The SQL Server 2008 R2 Management Studio GUI for setting up log shipping is pretty good. However it is missing the logic to enable compression on standard edition servers. As you may know, Microsoft allows backup compression on standard edition for 2008 R2. However it seems they missed updating the log shipping wizard in Management Studio. To work around this issue you have to script out your configuration and manually add the parameter to enable compression. The stored procedure is sp_add_log_shipping_primary_database, and the parameter is, @backup_compression = 1.
From the beginning we decided that we wanted to kill all connections in the destination database each time the transaction log is shipped and restored. The GUI has a checkbox for this functionality and it corresponds to a parameter, @disconnect_users = 1, for the sp_add_log_shipping_secondary_database stored procedure. However, even with this I still ran into issues with the restore of the transaction log. Every once and a while a restore would fail. Looking though the error logs I could see the following error.
Error: Exclusive access could not be obtained because the database is in use.
RESTORE LOG is terminating abnormally.(.Net SqlClient Data Provider) ***
I am configuring the log shipping to disconnect users. How could this be happening? I did some tracing and came to the following conclusion. When the logship.exe executable runs on the server to do the restores, it executes “alter database set single_user with rollback immediate” to kill all user connections to the database. And immediatly after, before the logship.exe can execute the restore statement, a new connection from SharePoint comes in and consumes that single user connection. There isn’t anything I can do about this, so I looked for workarounds.

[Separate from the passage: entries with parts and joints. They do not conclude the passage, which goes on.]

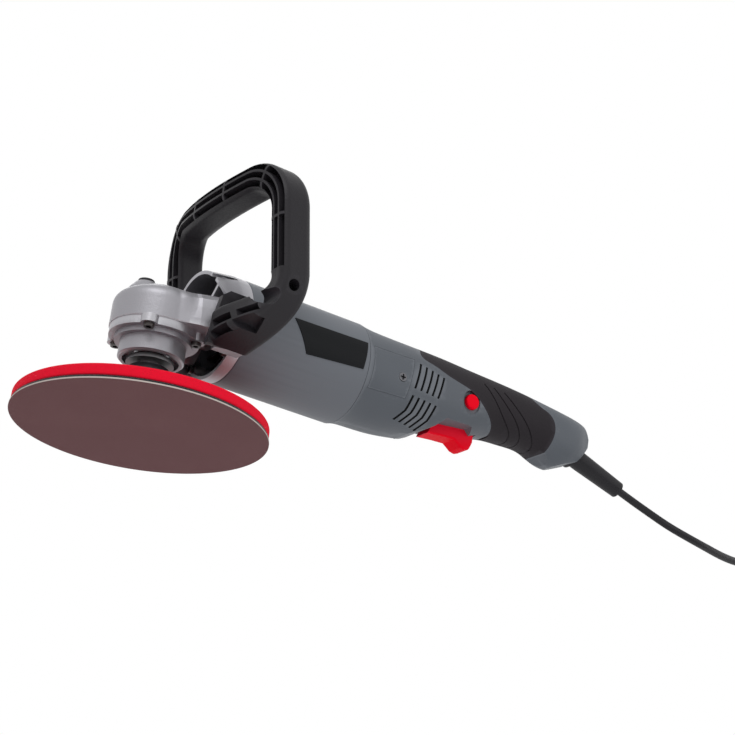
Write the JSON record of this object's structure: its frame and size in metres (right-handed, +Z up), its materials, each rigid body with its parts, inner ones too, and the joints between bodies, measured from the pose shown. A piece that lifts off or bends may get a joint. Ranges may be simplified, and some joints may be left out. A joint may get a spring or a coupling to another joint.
{
  "type": "rotary polisher",
  "caption": "Corded rotary polisher with a round foam pad and abrasive face, cast gear head, looped front handle, slim rear grip with paddle trigger, and a coiled mains lead.",
  "frame": {"origin": "centre of the abrasive face, which rests on the floor", "axes": "+Z up along the spindle, +X along the motor to the rear grip, -Y to the side with the lock-on button"},
  "size_m": [0.6545, 0.2993, 0.2008],
  "materials": {
    "abrasive": "coated abrasive paper",
    "hook_cloth": "hook and loop",
    "foam": "open-cell foam",
    "black_plastic": "moulded",
    "steel": "ground",
    "bearing_steel": "ground",
    "black_screw": "black oxide",
    "cast_aluminium": "bead-blasted casting",
    "grey_plastic": "fine texture",
    "laminations": "stacked sheet",
    "copper": "wound wire and bars",
    "carbon": "pressed carbon",
    "soft_grip": "soft overmould",
    "red_plastic": "moulded",
    "cord_rubber": "lead sheath",
    "pin_metal": "nickel plated"
  },
  "bodies": {
    "housing": {"bearing_flange": "cast_aluminium", "brush_box_left": "black_plastic", "brush_box_right": "black_plastic", "brush_cover_left": "grey_plastic", "brush_cover_right": "grey_plastic", "carbon_brush_left": "carbon", "carbon_brush_right": "carbon", "cord": "cord_rubber", "cord_coil": "cord_rubber", "cord_tail": "cord_rubber", "cord_tie": "cord_rubber", "cover_screw_left": "steel", "cover_screw_right": "steel", "field_coil_lower": "copper", "field_coil_upper": "copper", "flange_screw_1": "black_screw", "flange_screw_2": "black_screw", "flange_screw_3": "black_screw", "flange_screw_4": "black_screw", "front_bearing": "bearing_steel", "gear_case": "cast_aluminium", "handle_bolt_left": "black_screw", "handle_bolt_right": "black_screw", "handle_shell_left": "grey_plastic", "handle_shell_right": "grey_plastic", "head_screw_1": "black_screw", "head_screw_2": "black_screw", "head_screw_3": "black_screw", "head_screw_4": "black_screw", "loop_handle": "black_plastic", "lower_bearing": "bearing_steel", "motor_housing": "grey_plastic", "plug_body": "cord_rubber", "plug_pin_1": "pin_metal", "plug_pin_2": "pin_metal", "rear_bearing": "bearing_steel", "soft_grip_left": "soft_grip", "soft_grip_right": "soft_grip", "stator_core": "laminations", "strain_relief": "cord_rubber", "switch_body": "black_plastic", "trigger_pin": "steel", "upper_bearing": "bearing_steel"},
    "spindle": {"abrasive_disc": "abrasive", "hook_layer": "hook_cloth", "foam_pad": "foam", "backing_plate": "black_plastic", "spindle": "steel", "dust_ring": "steel", "bevel_gear": "steel"},
    "armature": {"armature_shaft": "steel", "armature_core": "laminations", "commutator": "copper", "fan": "black_plastic", "pinion": "steel"},
    "trigger": {"trigger": "red_plastic"},
    "lock_on": {"lock_on_button": "red_plastic"},
    "spindle_lock": {"spindle_lock_button": "black_plastic"}
  },
  "joints": [
    {"name": "spindle_turn", "type": "hinge", "parent": "housing", "child": "spindle", "pos_m": [0, 0, 0.05], "axis": [0, 0, 1], "continuous": true},
    {"name": "armature_turn", "type": "hinge", "parent": "housing", "child": "armature", "pos_m": [0.1, 0, 0.0919], "axis": [1, 0, 0], "continuous": true},
    {"name": "trigger_squeeze", "type": "hinge", "parent": "housing", "child": "trigger", "pos_m": [0.244, 0, 0.0815], "axis": [0, -1, 0], "range_deg": [0, 6], "stiffness_Nm_per_rad": 2, "springref_deg": -2.86},
    {"name": "lock_on_press", "type": "slide", "parent": "housing", "child": "lock_on", "axis": [0, 1, 0], "range_m": [0, 0.003], "stiffness_N_per_m": 500, "springref_m": -0.001},
    {"name": "spindle_lock_press", "type": "slide", "parent": "housing", "child": "spindle_lock", "axis": [0, 0, -1], "range_m": [0, 0.003], "stiffness_N_per_m": 800, "springref_m": -0.001}
  ],
  "couplings": [
    {"joint": "armature_turn", "follows": "spindle_turn", "ratio": 4.1}
  ]
}
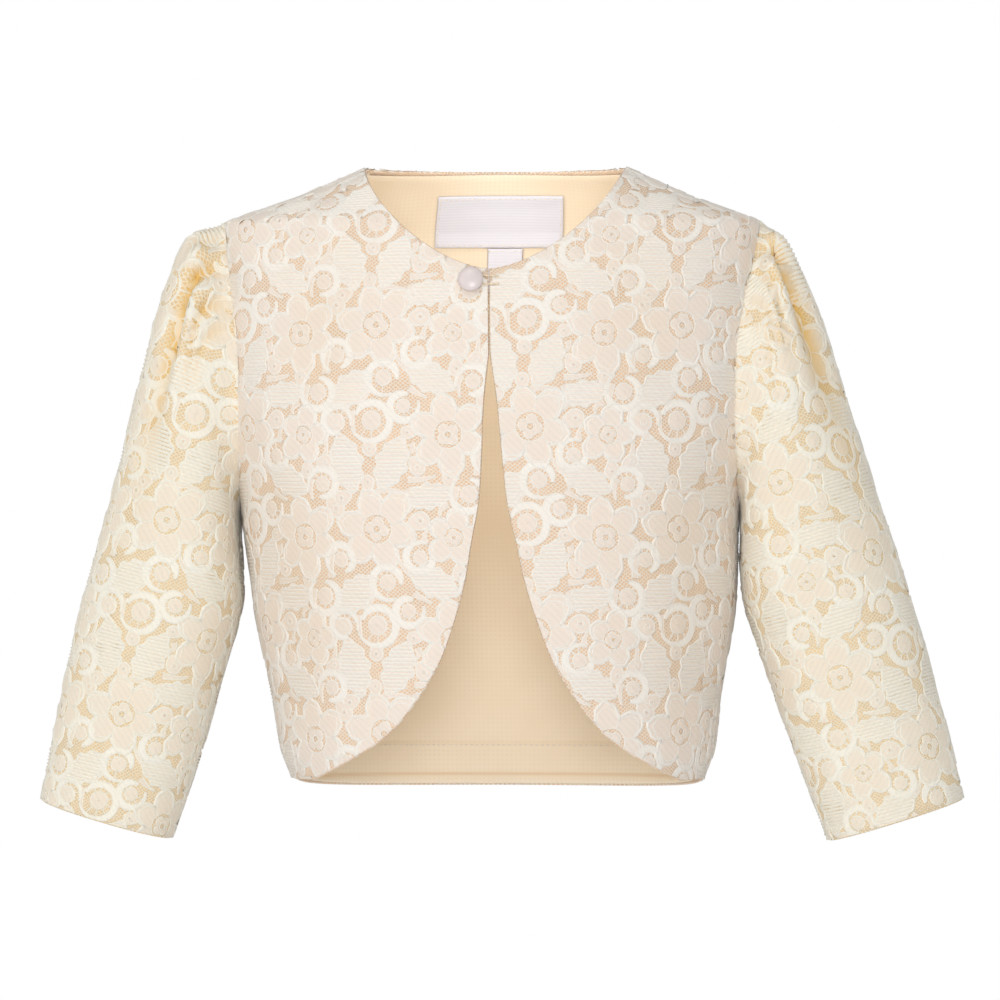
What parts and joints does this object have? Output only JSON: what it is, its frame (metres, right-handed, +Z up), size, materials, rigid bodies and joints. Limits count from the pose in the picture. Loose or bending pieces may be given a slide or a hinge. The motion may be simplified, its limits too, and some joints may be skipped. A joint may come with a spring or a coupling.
{
  "type": "child's bolero jacket",
  "caption": "Cropped child's bolero of ivory floral lace over a plain lining, with gathered three-quarter sleeves, cut-away fronts and a dome button at the neck.",
  "frame": {"origin": "inside the neck opening, midway between the shoulder seams, 14 mm below the points where they meet the neckline", "axes": "+Z up as worn, -Y to the wearer's front, +X to the wearer's left"},
  "size_m": [0.4595, 0.1566, 0.337],
  "materials": {
    "lace": "raised floral lace over peach lining",
    "sleeve_lace": "raised floral lace, yellower ivory",
    "lining": "plain fine weave",
    "label": "satin tape, bare",
    "button": "pearly",
    "loop": "twisted thread"
  },
  "bodies": {
    "root": {"front_left": "lace", "front_right": "lace", "back": "lace", "sleeve_left": "sleeve_lace", "sleeve_right": "sleeve_lace", "lining_front_left": "lining", "lining_front_right": "lining", "lining_back": "lining", "label": "label", "size_tab": "label", "button": "button", "button_loop": "loop"}
  },
  "joints": []
}
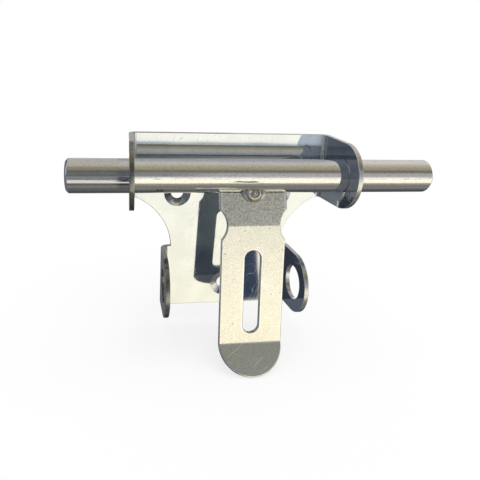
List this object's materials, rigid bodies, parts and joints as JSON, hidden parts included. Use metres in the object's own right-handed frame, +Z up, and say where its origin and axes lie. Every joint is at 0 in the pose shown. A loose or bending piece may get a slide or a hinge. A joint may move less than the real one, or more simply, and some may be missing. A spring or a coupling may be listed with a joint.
{
  "type": "sliding door bolt",
  "caption": "Sliding door bolt: a round rod in a folded sheet bracket, moved by a slotted handle that drops over an ear and is held there by a padlock.",
  "frame": {"origin": "on the door face (the back of the plate), midway between the ears and level with the rod axis", "axes": "+X along the rod, to the right seen from the front; +Y into the door; +Z up"},
  "size_m": [0.1521, 0.0437, 0.0955],
  "materials": {
    "bracket_steel": "polished",
    "rod_steel": "polished",
    "handle_steel": "satin",
    "weld_steel": "satin"
  },
  "bodies": {
    "bracket_body": {"bracket": "bracket_steel"},
    "rod_body": {"bolt_rod": "rod_steel"},
    "handle_body": {"handle": "handle_steel", "weld_bead": "weld_steel"}
  },
  "joints": [
    {"name": "rod_slide", "type": "slide", "parent": "bracket_body", "child": "rod_body", "axis": [1, 0, 0], "range_m": [-0.0343, 0.0247]},
    {"name": "handle_swing", "type": "hinge", "parent": "rod_body", "child": "handle_body", "pos_m": [0.0048, -0.02, 0], "axis": [-1, 0, 0], "range_deg": [-18.5, 175]}
  ]
}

I decided to set 3 retry attempts for the lsrestore jobs. This way if it fails it will simply try to do the restore again up to three times. After letting this run for a while, it was fairly effective in reducing the failures. But it didn’t eliminate them. Every couple days there would still be a failure, which meant the restore failed 3 times in a row. Each time it was always the same error as before.

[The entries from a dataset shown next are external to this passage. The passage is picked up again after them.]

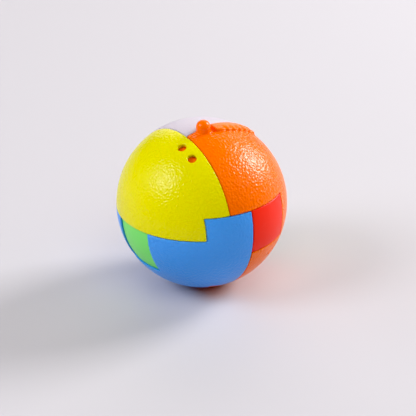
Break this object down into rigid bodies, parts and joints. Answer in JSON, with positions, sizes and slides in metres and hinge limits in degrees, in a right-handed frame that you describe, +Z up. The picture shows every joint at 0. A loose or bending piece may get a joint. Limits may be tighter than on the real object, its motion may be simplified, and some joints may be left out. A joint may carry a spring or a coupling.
{
  "type": "interlocking puzzle ball",
  "caption": "Hollow plastic puzzle ball cut into interlocking bars with coloured shells; two square key bars slide out of it, and a knob and a notched crest stand on top.",
  "frame": {"origin": "lowest point of the ball's sphere, on the surface it stands on, under the middle of the ball", "axes": "+Z up through the ball's middle; red key slides along Y; green key slides out along +X; orange is on the +Y side, yellow and blue on the +X side"},
  "size_m": [0.06, 0.06, 0.0636],
  "materials": {
    "yellow_plastic": "moulded, pebble grain, satin",
    "orange_plastic": "moulded, pebble grain, satin",
    "blue_plastic": "moulded, fine grain, satin",
    "white_plastic": "moulded, fine grain, satin",
    "red_plastic": "moulded, smooth satin",
    "green_plastic": "moulded, smooth satin"
  },
  "bodies": {
    "ball": {"yellow_shell": "yellow_plastic", "yellow_cover": "yellow_plastic", "blue_shell": "blue_plastic", "blue_cover": "blue_plastic", "orange_shell": "orange_plastic", "orange_cover": "orange_plastic", "white_shell": "white_plastic", "white_cover": "white_plastic"},
    "red_key": {"red_key_bar": "red_plastic", "red_key_cover": "red_plastic"},
    "green_key": {"green_key_bar": "green_plastic", "green_key_cover": "green_plastic"}
  },
  "joints": [
    {"name": "red_key_slide", "type": "slide", "parent": "ball", "child": "red_key", "axis": [0, 1, 0], "range_m": [-0.06, 0.06]},
    {"name": "green_key_slide", "type": "slide", "parent": "ball", "child": "green_key", "axis": [1, 0, 0], "range_m": [0, 0.06]}
  ]
}
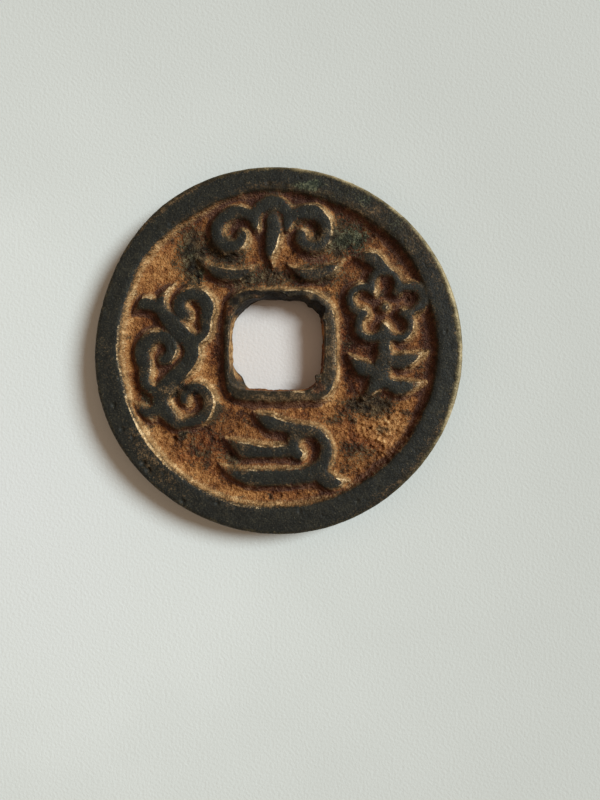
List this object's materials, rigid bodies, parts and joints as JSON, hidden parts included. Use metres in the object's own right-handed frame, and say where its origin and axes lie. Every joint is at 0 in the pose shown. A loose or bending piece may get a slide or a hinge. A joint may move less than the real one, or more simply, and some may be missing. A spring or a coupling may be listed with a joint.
{
  "type": "square-holed bronze coin",
  "caption": "Round cast bronze coin with a square string hole, raised outer and inner rims, relief ornaments on the obverse and worn gilding in the sunken field.",
  "frame": {"origin": "on the coin's axis, in the plane of the reverse rims that it lies on", "axes": "+Z out of the obverse along the coin's axis, +Y towards the top of the obverse as it is pictured, +X to its right"},
  "size_m": [0.0452, 0.0452, 0.0036],
  "materials": {
    "gilt_bronze": "dark green-brown bronze patina on the worn rims and relief tops, ochre remains of gilding in the grainy field"
  },
  "bodies": {
    "root": {"cast_coin": "gilt_bronze"}
  },
  "joints": []
}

I then decided to investigate the timing of these jobs. Originally we setup the jobs to run every 15 minutes. Now if you are not careful with the scheduling it can take up to 3 times your interval to actually have data show up on your secondary database. This happens if you schedule each set of jobs to start at the same time. So for example, if you go with the default all your jobs will start at 12:00:00 AM. The job to copy the backup file will run, and it will see no backups available to copy because the backup job also started at the same time and is still writing the backup file to disk. Same for the restore job, it will look for a file to restore and nothing will be there because the copy job also started at the same time and is still copying the file over the network. With a 15 minute interval, a 45 minute delay was acceptable for us. But I wanted to run the jobs less frequently to avoid this issue I was having. I talked to our SharePoint administrator and he was fine with running the jobs every hour. But since they were all starting at the same time, that would mean it would take 3 hours for data to show up in the secondary. The simple solution here is to delay the start of each job so that the prerequisite job can finish. So it setup all the lsbackup jobs to start at 12:00:00, then all the lscopy jobs to start at 12:10:00, then all the lsrestore jobs to start at 12:20:00. This way every hour on the hour, data would take 20 minutes or so to show up in the secondary.

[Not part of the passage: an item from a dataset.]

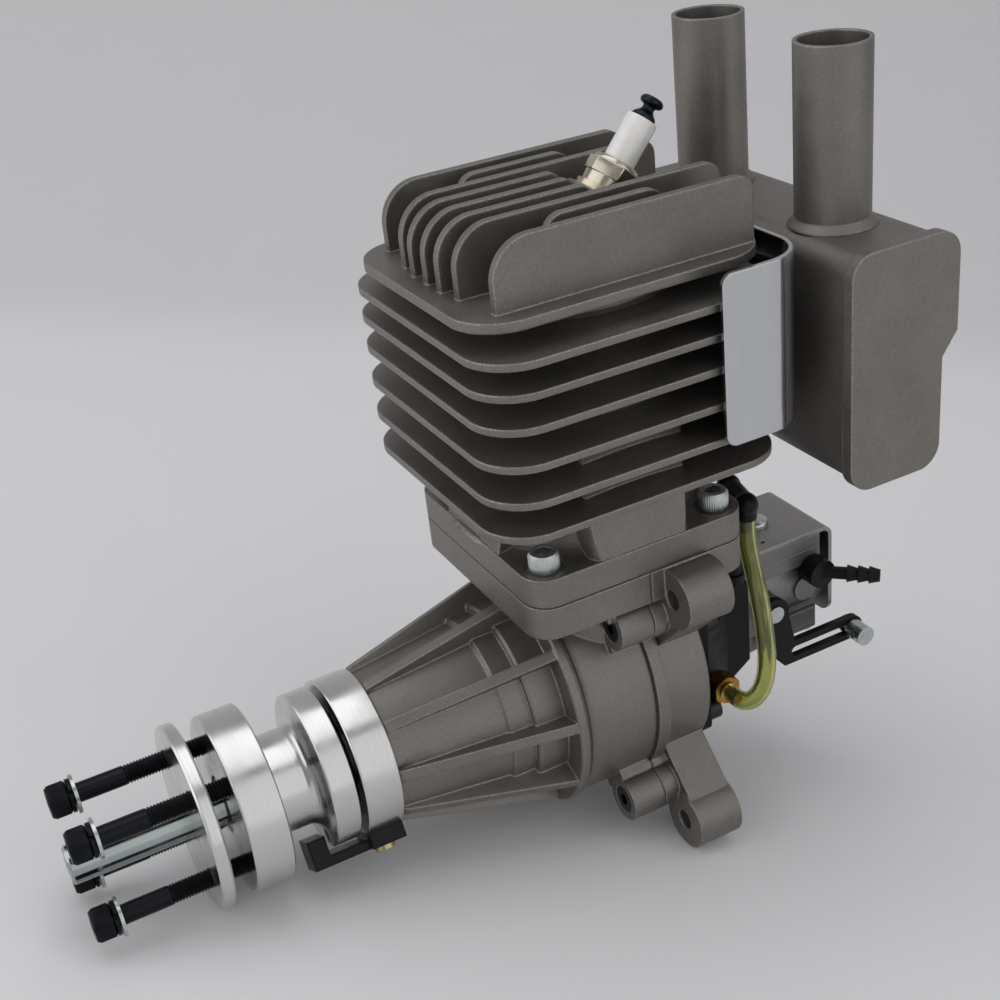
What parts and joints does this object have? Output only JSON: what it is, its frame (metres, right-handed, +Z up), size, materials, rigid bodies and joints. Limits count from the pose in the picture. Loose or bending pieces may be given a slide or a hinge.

This helped a little bit, but didn’t solve the problem with the restore jobs not getting exclusive access. I then decided to stagger the start time of each individual database. The first farm had 20 content databases, so I staggered the start time of each set of jobs, lsbackup, lscopy, and lsrestore, for each database by 30 seconds. Bingo. After I did this I didn’t see any more restore failures.
I think this was successful because starting the jobs for 20 databases all at the same time put too much load on the server and caused too much delay between setting it to single_user and running the restore statement. I suspected this would be an issue from the start. Most servers out there would probably experience a noticeable impact if 20 databases suddenly did a transaction log backup simultaneously. There would be noticeable network utilization spike if 20 backup files were all copied at the same time, and there would be a noticeable spike if 20 databases all restored transaction log backups at the same time.
After going through all this my recommendations for log shipping a lot of large databases are:
- Stagger the start time for each set of log shipping jobs (lsbackup, lscopy, lsrestore) for each database by a decent amount of time to give each time time to complete before the next one starts.
- Stagger the start time for each set of lsbackup jobs, each set of lscopy jobs, and each set of lsrestore jobs by a few seconds to spread out the load on your server.
- Set some retry attempts for the lsrestore jobs.